If any provision of these conditions is held by a competent authority to be unlawful, invalid or unenforceable in whole or in part the validity of the other provisions of these conditions and the remainder of the provision in question shall not be affected thereby and shall continue to be valid and enforceable to the fullest extent permitted by law.

14) Waiver

A failure or neglect to enforce at any time any of these conditions shall not be construed as nor shall be deemed to be a waiver of our rights hereunder nor in any way affect the validity of the whole or any part of these conditions nor prejudice our right to take subsequent action.

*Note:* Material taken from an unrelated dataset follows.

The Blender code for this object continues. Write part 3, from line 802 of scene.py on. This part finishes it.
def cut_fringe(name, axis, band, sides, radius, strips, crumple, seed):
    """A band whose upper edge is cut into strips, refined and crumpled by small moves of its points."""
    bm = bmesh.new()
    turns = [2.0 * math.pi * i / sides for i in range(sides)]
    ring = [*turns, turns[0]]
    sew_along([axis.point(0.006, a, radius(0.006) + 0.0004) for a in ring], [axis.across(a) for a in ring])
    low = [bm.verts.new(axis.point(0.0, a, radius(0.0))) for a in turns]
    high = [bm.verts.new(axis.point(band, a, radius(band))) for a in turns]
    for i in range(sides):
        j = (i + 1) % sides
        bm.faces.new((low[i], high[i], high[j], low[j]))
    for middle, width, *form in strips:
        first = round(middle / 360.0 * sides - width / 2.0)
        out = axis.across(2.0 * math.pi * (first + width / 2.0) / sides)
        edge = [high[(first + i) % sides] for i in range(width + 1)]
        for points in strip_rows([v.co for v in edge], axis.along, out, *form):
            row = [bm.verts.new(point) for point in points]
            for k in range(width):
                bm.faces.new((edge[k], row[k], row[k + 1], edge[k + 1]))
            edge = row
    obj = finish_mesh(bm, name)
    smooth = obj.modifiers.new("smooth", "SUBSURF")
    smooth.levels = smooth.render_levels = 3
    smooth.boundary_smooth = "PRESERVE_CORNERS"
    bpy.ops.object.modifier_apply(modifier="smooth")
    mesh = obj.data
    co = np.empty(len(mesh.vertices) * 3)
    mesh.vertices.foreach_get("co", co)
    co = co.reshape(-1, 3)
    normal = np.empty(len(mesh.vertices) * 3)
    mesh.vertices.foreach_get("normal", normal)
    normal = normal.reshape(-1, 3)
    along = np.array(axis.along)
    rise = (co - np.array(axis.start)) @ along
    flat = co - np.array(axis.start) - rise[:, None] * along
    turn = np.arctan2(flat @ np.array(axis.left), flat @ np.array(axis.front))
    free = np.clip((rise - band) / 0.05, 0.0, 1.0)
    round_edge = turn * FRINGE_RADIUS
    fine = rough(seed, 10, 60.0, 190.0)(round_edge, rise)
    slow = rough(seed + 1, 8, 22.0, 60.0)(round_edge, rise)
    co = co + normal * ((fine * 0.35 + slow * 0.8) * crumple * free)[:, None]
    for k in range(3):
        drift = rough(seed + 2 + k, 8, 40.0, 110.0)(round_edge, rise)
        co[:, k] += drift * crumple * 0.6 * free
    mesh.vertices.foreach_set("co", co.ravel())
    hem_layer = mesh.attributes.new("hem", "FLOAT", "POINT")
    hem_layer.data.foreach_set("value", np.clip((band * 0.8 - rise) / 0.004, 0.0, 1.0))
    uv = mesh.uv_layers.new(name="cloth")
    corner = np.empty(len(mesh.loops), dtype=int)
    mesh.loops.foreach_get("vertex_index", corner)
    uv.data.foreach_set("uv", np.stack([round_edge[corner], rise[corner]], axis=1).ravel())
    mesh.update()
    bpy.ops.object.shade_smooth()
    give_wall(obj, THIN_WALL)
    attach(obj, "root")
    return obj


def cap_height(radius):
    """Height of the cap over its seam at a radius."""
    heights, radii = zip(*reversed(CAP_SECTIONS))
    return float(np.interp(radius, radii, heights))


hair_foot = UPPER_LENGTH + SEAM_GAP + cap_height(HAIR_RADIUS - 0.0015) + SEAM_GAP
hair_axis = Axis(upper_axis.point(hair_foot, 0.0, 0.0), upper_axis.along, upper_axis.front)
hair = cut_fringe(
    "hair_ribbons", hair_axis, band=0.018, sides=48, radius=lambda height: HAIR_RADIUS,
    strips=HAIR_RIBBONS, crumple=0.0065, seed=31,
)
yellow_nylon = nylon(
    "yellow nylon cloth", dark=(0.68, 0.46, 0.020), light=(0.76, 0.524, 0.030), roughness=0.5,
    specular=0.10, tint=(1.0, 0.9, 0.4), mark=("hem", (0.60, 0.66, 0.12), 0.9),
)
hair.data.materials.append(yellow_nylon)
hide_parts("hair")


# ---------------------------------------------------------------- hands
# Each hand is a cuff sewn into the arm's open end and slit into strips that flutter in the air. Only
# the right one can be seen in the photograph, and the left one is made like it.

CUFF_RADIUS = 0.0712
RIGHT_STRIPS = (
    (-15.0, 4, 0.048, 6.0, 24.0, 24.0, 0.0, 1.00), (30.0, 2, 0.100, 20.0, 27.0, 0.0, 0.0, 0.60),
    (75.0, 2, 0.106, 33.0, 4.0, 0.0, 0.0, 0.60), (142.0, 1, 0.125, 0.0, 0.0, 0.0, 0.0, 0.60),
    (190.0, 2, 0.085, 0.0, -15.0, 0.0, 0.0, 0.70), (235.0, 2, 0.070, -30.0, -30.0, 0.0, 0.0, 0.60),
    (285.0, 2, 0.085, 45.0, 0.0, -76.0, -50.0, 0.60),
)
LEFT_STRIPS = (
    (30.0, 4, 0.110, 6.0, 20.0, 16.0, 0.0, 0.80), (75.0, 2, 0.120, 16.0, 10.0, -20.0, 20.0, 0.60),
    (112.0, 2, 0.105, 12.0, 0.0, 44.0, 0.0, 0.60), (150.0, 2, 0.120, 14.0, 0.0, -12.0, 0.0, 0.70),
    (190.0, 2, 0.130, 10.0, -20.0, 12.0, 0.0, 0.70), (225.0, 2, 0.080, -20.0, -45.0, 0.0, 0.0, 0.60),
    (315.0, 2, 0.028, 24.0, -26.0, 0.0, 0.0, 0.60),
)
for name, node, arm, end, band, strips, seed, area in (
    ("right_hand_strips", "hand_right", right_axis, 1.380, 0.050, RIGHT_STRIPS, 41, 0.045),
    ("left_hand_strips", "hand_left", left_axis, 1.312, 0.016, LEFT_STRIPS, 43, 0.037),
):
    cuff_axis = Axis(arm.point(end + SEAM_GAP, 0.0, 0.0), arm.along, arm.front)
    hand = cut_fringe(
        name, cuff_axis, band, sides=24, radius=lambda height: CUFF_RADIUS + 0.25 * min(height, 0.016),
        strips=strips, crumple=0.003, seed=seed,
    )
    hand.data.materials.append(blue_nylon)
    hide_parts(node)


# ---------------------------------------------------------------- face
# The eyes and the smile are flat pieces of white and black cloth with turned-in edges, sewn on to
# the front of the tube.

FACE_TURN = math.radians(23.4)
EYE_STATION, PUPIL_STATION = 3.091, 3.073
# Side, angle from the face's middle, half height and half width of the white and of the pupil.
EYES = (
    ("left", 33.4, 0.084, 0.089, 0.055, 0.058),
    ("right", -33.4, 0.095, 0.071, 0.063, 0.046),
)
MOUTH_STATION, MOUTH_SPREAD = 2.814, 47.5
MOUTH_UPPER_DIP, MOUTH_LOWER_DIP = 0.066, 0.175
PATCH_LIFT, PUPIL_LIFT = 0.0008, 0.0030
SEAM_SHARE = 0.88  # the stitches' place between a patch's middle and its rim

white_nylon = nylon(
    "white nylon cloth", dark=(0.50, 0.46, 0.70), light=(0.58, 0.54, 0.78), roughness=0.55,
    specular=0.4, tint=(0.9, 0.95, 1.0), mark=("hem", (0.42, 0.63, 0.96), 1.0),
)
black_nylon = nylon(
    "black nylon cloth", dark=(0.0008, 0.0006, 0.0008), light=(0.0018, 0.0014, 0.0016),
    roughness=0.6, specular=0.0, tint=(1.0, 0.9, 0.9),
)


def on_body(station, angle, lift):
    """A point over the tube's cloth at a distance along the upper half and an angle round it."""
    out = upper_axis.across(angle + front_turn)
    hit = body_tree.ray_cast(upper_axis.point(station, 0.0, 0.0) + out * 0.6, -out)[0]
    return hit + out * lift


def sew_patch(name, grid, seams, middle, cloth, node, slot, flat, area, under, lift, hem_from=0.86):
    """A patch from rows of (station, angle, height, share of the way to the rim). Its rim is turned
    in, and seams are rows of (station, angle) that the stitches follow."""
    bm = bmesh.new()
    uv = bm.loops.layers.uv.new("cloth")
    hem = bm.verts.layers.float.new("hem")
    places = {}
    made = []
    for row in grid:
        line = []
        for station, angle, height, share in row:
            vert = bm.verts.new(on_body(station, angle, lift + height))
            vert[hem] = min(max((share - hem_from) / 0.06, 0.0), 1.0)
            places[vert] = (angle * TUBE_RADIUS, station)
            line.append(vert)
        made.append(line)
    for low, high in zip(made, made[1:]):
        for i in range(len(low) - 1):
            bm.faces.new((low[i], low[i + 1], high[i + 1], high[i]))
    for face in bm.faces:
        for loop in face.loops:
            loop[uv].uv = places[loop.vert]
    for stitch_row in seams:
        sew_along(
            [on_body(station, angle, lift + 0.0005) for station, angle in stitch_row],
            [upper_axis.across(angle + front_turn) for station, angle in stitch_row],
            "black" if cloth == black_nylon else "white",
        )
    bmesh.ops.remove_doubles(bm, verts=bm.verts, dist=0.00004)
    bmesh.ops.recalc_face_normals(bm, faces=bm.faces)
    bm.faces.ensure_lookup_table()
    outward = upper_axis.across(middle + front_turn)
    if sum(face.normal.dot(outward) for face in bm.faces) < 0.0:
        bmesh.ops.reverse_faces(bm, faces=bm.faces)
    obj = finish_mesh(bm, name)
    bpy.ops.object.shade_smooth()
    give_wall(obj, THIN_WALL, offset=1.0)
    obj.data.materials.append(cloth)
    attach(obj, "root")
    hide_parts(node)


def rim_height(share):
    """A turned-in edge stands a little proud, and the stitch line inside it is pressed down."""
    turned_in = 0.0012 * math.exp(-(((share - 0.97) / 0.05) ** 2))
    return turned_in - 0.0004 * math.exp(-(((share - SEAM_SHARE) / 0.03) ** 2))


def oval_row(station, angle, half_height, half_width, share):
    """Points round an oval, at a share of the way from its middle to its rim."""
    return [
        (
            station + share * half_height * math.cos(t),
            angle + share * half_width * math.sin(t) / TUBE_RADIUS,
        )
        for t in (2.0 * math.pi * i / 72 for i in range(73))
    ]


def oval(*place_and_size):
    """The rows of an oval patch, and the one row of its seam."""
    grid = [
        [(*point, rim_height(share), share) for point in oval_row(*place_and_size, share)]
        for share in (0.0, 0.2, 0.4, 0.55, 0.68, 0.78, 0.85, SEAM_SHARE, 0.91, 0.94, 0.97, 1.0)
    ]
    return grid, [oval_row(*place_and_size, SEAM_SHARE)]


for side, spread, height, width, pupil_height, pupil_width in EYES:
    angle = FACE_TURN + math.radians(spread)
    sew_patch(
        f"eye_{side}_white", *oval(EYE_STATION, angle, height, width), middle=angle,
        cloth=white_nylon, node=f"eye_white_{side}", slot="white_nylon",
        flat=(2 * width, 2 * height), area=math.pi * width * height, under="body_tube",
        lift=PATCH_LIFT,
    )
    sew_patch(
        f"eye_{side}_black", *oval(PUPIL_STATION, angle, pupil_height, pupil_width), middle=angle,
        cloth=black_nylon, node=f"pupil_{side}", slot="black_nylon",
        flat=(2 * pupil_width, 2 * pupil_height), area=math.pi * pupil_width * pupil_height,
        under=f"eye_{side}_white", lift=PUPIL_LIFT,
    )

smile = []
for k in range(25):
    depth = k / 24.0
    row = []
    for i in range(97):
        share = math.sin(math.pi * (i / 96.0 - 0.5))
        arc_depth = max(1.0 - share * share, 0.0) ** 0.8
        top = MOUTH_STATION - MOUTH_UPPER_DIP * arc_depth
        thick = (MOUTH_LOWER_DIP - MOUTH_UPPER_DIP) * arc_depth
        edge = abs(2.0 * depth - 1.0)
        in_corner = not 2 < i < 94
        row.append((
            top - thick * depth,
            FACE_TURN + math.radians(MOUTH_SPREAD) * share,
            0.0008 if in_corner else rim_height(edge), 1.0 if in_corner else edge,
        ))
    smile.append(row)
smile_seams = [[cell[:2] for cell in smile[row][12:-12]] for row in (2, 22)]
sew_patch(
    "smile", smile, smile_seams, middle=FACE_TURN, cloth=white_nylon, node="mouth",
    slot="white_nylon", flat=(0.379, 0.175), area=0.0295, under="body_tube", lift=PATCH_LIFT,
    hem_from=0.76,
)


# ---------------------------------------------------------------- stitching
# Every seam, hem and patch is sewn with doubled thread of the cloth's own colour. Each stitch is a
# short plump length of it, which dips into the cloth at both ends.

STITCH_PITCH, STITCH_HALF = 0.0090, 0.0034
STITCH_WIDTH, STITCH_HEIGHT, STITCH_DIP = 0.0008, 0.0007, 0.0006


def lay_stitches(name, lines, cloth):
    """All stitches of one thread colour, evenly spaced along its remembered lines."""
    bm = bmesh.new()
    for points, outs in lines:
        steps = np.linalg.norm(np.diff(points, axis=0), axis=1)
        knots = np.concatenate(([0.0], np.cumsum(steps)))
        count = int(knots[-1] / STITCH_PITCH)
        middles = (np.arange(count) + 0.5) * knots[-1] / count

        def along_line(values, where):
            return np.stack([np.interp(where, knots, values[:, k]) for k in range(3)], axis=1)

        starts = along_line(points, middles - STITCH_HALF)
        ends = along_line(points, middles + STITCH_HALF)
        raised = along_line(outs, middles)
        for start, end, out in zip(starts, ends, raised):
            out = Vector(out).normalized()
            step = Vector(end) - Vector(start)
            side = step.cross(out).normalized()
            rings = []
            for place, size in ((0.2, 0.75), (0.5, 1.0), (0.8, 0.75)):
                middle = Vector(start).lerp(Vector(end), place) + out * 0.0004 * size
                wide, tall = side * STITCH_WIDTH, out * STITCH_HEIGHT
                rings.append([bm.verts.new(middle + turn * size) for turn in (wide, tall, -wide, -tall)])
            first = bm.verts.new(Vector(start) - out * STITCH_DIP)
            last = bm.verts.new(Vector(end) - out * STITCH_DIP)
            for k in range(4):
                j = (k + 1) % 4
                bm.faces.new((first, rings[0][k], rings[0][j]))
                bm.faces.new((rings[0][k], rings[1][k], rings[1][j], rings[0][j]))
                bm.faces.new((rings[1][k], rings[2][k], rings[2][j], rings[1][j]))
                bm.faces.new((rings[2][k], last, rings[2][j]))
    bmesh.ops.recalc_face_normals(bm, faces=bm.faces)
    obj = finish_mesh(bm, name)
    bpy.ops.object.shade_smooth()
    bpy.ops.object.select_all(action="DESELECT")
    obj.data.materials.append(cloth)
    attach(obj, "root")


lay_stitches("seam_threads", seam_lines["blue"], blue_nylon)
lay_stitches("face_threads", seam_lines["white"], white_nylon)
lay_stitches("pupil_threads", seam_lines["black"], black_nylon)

15) Right to Withdraw Goods

We reserve the right to withdraw the sale or distribution of any goods without prior notification or liability to the Buyer.

16) Assignment

The Buyer shall not assign any benefit under any contract made with us without our consent in writing, which may if given be on such terms as to guarantee or indemnify or otherwise as we think fit.

17) Governing Law

These Conditions shall be construed in accordance with American law and the parties agree to submit to the non-exclusive jurisdiction of the American Courts as regards any claim or matter arising under these conditions.